Neste edifício desenhado pelo arquitecto Marques da Silva e classificado como monumento nacional, a água entra por todos os lados e, ironia, a piscina – sim, leu bem, o projecto original incluiu uma piscina – é dos poucos espaços em condições de funcionamento, numa escola que já não é de elite, como foi há décadas e que acolhe alunos de condição social mais humilde.

“Estamos a oferecer a estas pessoas condições que replicam as desigualdades que já sentem lá fora”, insiste o director, Manuel Lima, repetindo um argumento que tem erguido de cada vez que o Alexandre, como é conhecido, é notícia. E ele tem sido notícia muitas vezes, pelo mesmo motivo. Sem obras de fundo há décadas, a água que já fizera apodrecer madeiras e paredes, que atirara pedaços de tecto ao chão – a “centímetros da cabeça de alunos”, nota – acabaria por voltar a fazer das suas.
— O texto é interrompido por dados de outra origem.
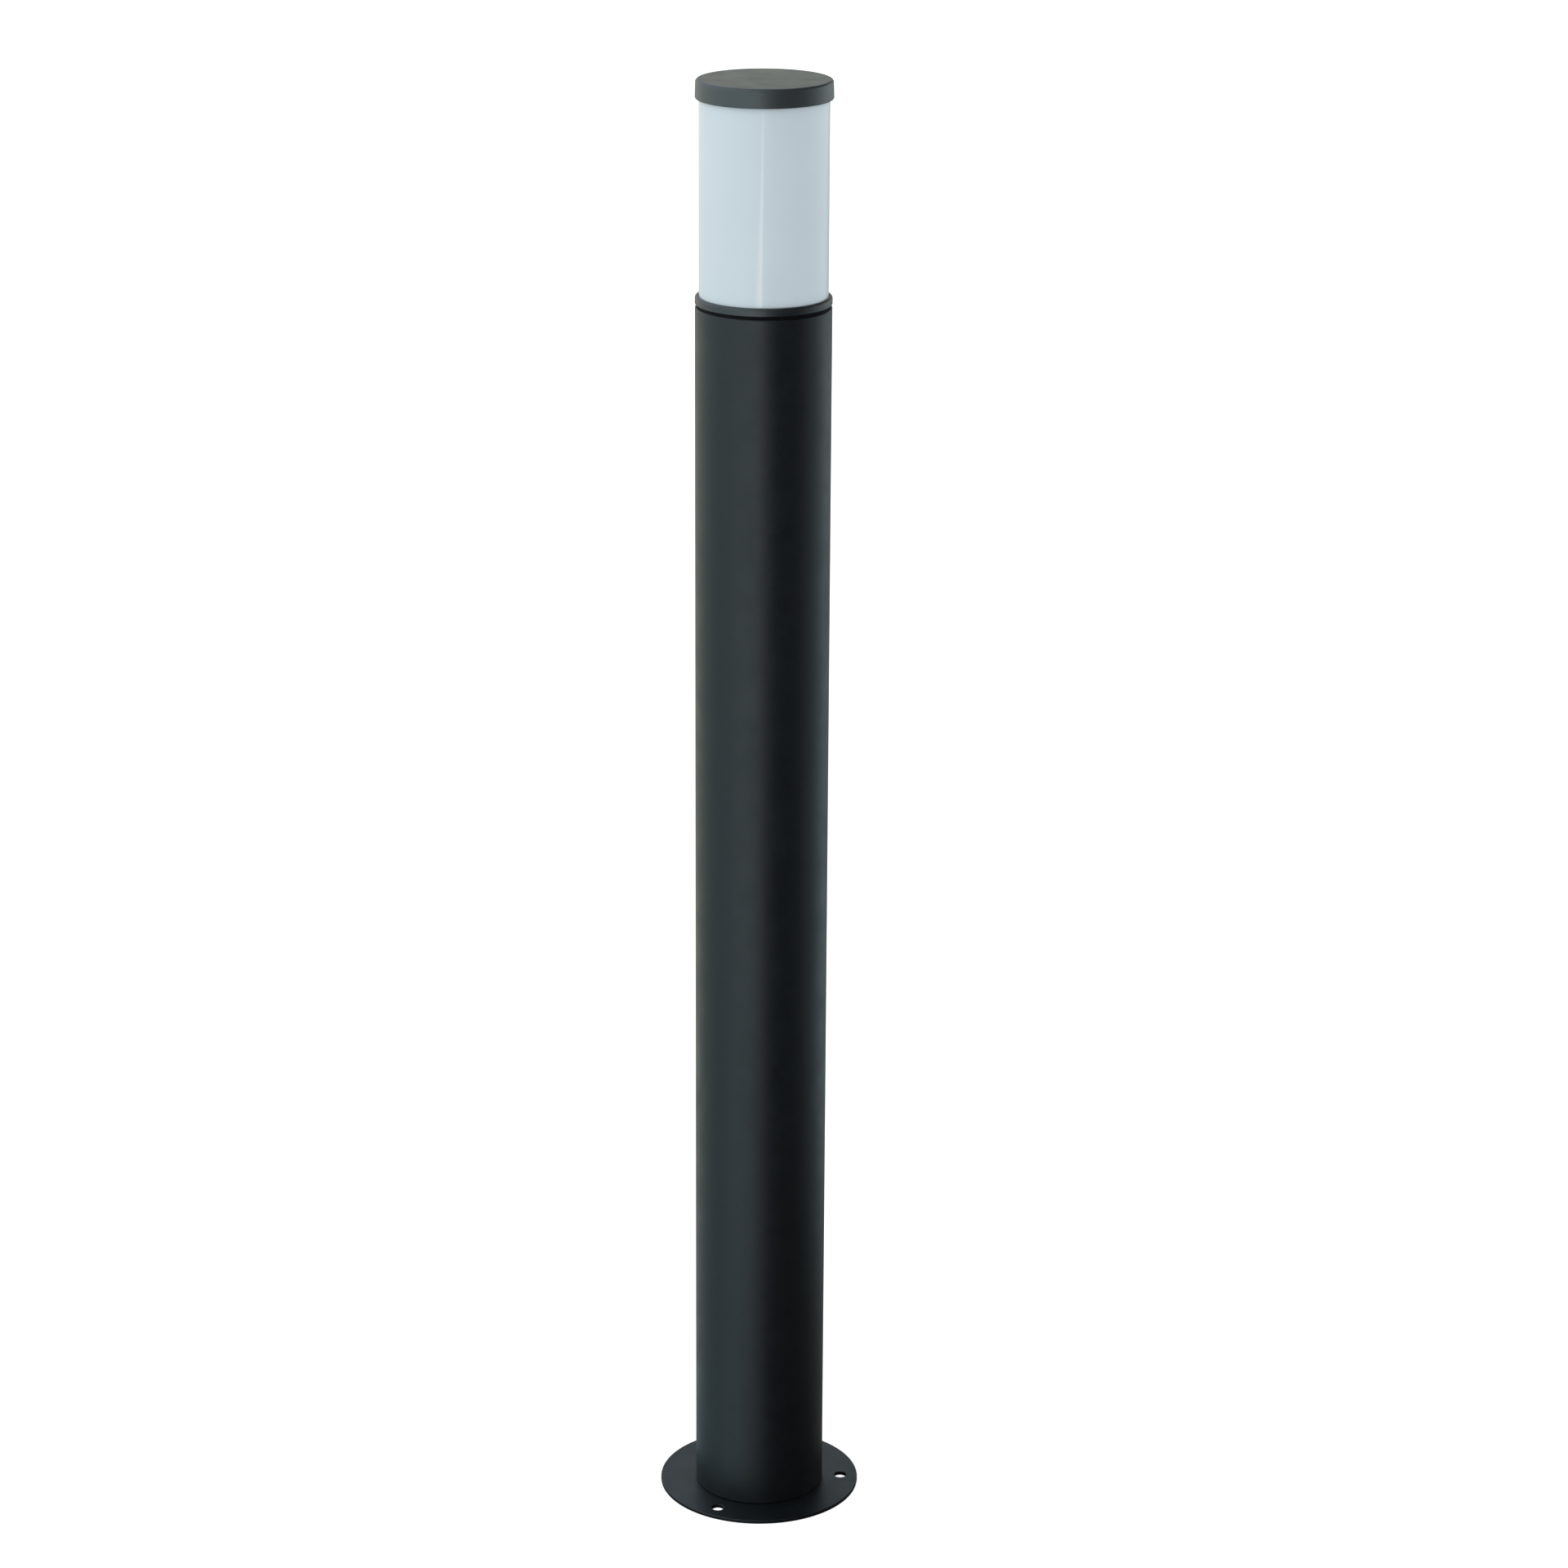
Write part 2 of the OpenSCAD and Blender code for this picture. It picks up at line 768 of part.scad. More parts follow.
// Moulded lamp holder: terminal room below a partition, screw shell's room above it
module lamp_holder() {
    r = holder_d / 2;
    e = holder_lip;
    color("#e9e7e1")
        translate([0, 0, z_bridge_top])
            difference() {
                rotate_extrude()
                    polygon(concat(
                        [[0, 0], [holder_neck_r, 0], [holder_neck_r, holder_shoulder - 5], [r, holder_shoulder]],
                        arc([r - e, holder_h - e], e, 0, 90), [[0, holder_h]]));
                translate([0, 0, -eps])
                    cylinder(d = nipple_d + 2 * fit, h = holder_floor + 2 * eps);
                translate([0, 0, holder_floor])
                    cylinder(r = terminal_room_r, h = terminal_room_h);
                translate([0, 0, holder_floor + terminal_room_h + partition_t])
                    cylinder(r = shell_r + fit, h = holder_h);
                cylinder(d = rivet_d + 2 * fit, h = holder_h);
                translate([0, shell_rivet_y, holder_floor])
                    cylinder(d = rivet_d + 2 * fit, h = holder_h);
            }
}

// Brass screw shell with a rivet down to the neutral lead
module thread_shell() {
    color("#c8a24a")
        union() {
            translate([0, 0, z_partition_top])
                difference() {
                    cylinder(r = shell_r, h = shell_h);
                    translate([0, 0, shell_t])
                        cylinder(r = shell_r - shell_t, h = shell_h);
                    translate([0, 0, -eps])
                        cylinder(r = contact_r + 2, h = shell_h);
                }
            translate([0, shell_rivet_y, z_partition_low])
                cylinder(d = rivet_d, h = partition_t + shell_t);
        }
}

// Brass centre contact with a rivet down to the live lead
module centre_contact() {
    color("#c8a24a") {
        union() {
            translate([0, 0, z_partition_top])
                cylinder(r = contact_r, h = contact_t);
            translate([0, 0, z_partition_low])
                cylinder(d = rivet_d, h = partition_t + eps);
        }
    }
}

// Three insulated leads from the terminals
module lead_live() {
    color("#7a4a2a") lead(live_route);
}

module lead_neutral() {
    color("#3b6fb5") lead(neutral_route);
}

module lead_earth() {
    color("#7fae3c") lead(earth_route);
}

// Opal bulb with its screw cap, as one solid of revolution
module led_bulb() {
    r = bulb_d / 2;
    z_mid = bulb_l - r;
    // The dome starts at 35 degrees below its widest place and ends in a small flat
    dome_start_angle = -35;
    dome_end_angle = 88;
    color("#f4f2ea")
        translate([0, 0, z_contact])
            rotate_extrude()
                polygon(concat(
                    [[0, 0], [bulb_tip_r, 0], [bulb_tip_r, bulb_tip_h - 1], [bulb_cap_r - 2, bulb_tip_h + 1],
                        [bulb_cap_r, bulb_tip_h + 3], [bulb_cap_r, bulb_cap_h], [bulb_neck_r, bulb_cap_h + 1],
                        [bulb_neck_r, bulb_neck_z]],
                    arc([0, z_mid], r, dome_start_angle, dome_end_angle, 20),
                    [[0, z_mid + r * sin(dome_end_angle)]]));
}

// Black gasket on the post's top, which shows as a dark groove
module ring_gasket() {
    color("#0d0d0d")
        ring(spigot_r + fit, post_r - gasket_recess, z_post_top, gasket_t);
}

// Cast ring: rim and seat for the diffuser, spigot for the post, lugs for the rods
module head_ring() {
    e = ring_edge;
    color("#3b4144")
        difference() {
            union() {
                rotate_extrude()
                    polygon(concat(
                        [[spigot_ir, z_spigot_low], [spigot_r, z_spigot_low], [spigot_r, z_ring_low],
                            [ring_r, z_ring_low]],
                        arc([ring_r - e, z_ring_top - e], e, 0, 90),
                        [[seat_r, z_ring_top], [seat_r, z_seat], [spigot_ir, z_seat]]));
                round_axis(rod_count, rod_r)
                    translate([0, 0, z_lug_low]) {
                        cylinder(d = lug_d, h = lug_t);
                        translate([0, -lug_d / 2, 0])
                            cube([spigot_ir + 1 - rod_r, lug_d, lug_t]);
                    }
                rotate(lock_turn)
                    translate([lock_boss_r, -lock_boss / 2, z_lock - lock_boss / 2])
                        cube([spigot_ir + 1 - lock_boss_r, lock_boss, lock_boss]);
            }
            round_axis(rod_count, rod_r)
                translate([0, 0, z_lug_low - eps])
                    cylinder(d = rod_d + 2 * fit, h = lug_t + 2 * eps);
            rotate(lock_turn)
                translate([lock_boss_r - eps, 0, z_lock])
                    rotate([0, 90, 0])
                        cylinder(d = lock_d + fit, h = post_r);
        }
}

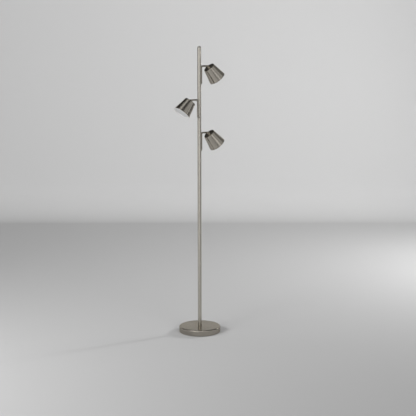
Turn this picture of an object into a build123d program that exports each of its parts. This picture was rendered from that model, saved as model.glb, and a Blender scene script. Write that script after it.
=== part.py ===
from build123d import *
import os, math

# Tree floor lamp: weighted round base, slim pole in three sections, three
# conical spot heads. Each head hangs on a short arm: the arm turns in a bracket
# leg that runs up the side of the pole, and the shade tilts on a knuckle.
# Frame: origin at the centre of the footprint, +Z up, millimetres. The upper
# and lower arms point along +X at rest, the middle arm along -X.

# ---------------------------------------------------------------- dimensions
TOTAL_H = 1500.0        # floor to the top of the domed cap
BASE_R = 109.0          # weighted base, outer radius
BASE_H = 33.0           # floor to the top face of the base
PAD_T = 1.5             # anti-slip pad
COVER_T = 1.2           # spun cover wall
COVER_TOP_R = 7.0       # soft top edge of the cover
COVER_BOT_R = 3.0       # rolled lower edge of the cover
POLE_R = 10.0           # pole, outer radius
POLE_BORE = 9.0         # pole, inner radius
POLE_JOINTS = (481.0, 930.0)   # heights of the two section joints
CAP_R = 10.0            # domed pole cap
NIPPLE_R = 4.95         # threaded tube through the base
NIPPLE_BORE = 3.25
ARM_Z = {"upper": 1397.5, "middle": 1226.5, "lower": 1055.5}
LEG_AZ = {"upper": 14.5, "middle": 210.0, "lower": 14.5}    # where each leg stands round the pole
ARM_AZ = {"upper": 0.0, "middle": 180.0, "lower": 0.0}      # where each arm points at rest
LEG_DIST = 15.0         # leg axis from the pole axis
TUBE_R = 4.5            # leg and arm tube
TUBE_BORE = 3.5
LEG_TOP = -22.0         # swivel seam below the arm axis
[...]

Foi ontem, primeiro dia chuvoso num inverno frio, mas seco que não tem feito a vida fácil a quem ali trabalha e estuda.

Segundo pais, estudantes e responsáveis pelo estabelecimento, o cenário de alunos enfiados em roupas e socorrendo-se de mantas, para aguentar o frio, já se tornou um hábito. Mariana Pereira, aluna do 12.º ano e presidente da associação de estudantes garante que só não traz um cobertor porque já traz a mochila muito cheia. “Muitos vidros estão partidos, e às vezes é mais frio na sala que no exterior”, afirma a estudante que não estava na escola de manhã, quando os colegas se manifestaram.

Já havia salas onde todas as carteiras eram arrastadas para a esquerda, porque à direita chovia. O toldo que tem um ar de instalação artística, no ginásio, não é de agora.  Mas esta quinta-feira, segundo Paula Nogueira e Fernando Barbosa, da associação de pais, os jovens “cansaram-se de serem obrigados a mudar de sala, por causa da chuva” e exprimiram a revolta. O director confessa que se sentiu um pouco assustado com o ajuntamento nos corredores, mas elogiou o seu “sentido cívico”. “Consegui impor alguma ordem, e convencê-los a voltarem às salas pelo respeito que eles me têm”, garante. Depois de ter ido sala a sala ouvir as queixas, cedeu aos seus argumentos e decidiu mandá-los para casa, avisando a tutela e os pais.  

Na mente de todos está um projecto de 2009, do Atelier 15, de Alexandre Alves Costa e Sérgio Fernandez, que prometia devolver o esplendor a esta obra importante da arquitectura portuguesa e as condições de que a escola precisa urgentemente, recorda o director, que chegou a assinar o contrato de execução da obra, orçada em 15 milhões de euros. Mas a chegada da troika travou a requalificação das escolas que estava a ser levada a cabo pela Parque Escolar e o Alexandre ficou a degradar-se ainda mais, cercado por estabelecimentos reabilitados para onde os alunos têm fugido.

O actual Governo recordava, nesta quinta-feira, que esta secundária está integrada na lista de escolas a reabilitar com fundos do programa Norte 2020 mas justificava a demora no lançamento de um novo concurso com a existência de um "processo de concertação" com a Câmara do Porto, o que o município nega. O executivo liderado por Rui Moreira não aceitou passar a ser o responsável por uma obra – e pelos eventuais riscos orçamentais – num edifício do Estado Central, e insiste ter há muito assumido que está disponível para pagar metade da comparticipação nacional necessária, apesar de nada o obrigar a isso.

O caso levou ontem o PCP a questionar de novo o Governo sobre os planos, e os prazos, para intervenção no Alexandre Herculano. A iniciativa comunista, que repete esforços anteriores do mesmo partido e de outras forças políticas, é mais uma no movimento de pressão para salvar a escola. No ano passado, em Maio, foi lançada a iniciativa "Não deixamos cair o Alexandre", que reuniu quase três mil assinaturas numa petição em defesa da concretização do projecto de reabilitação da escola.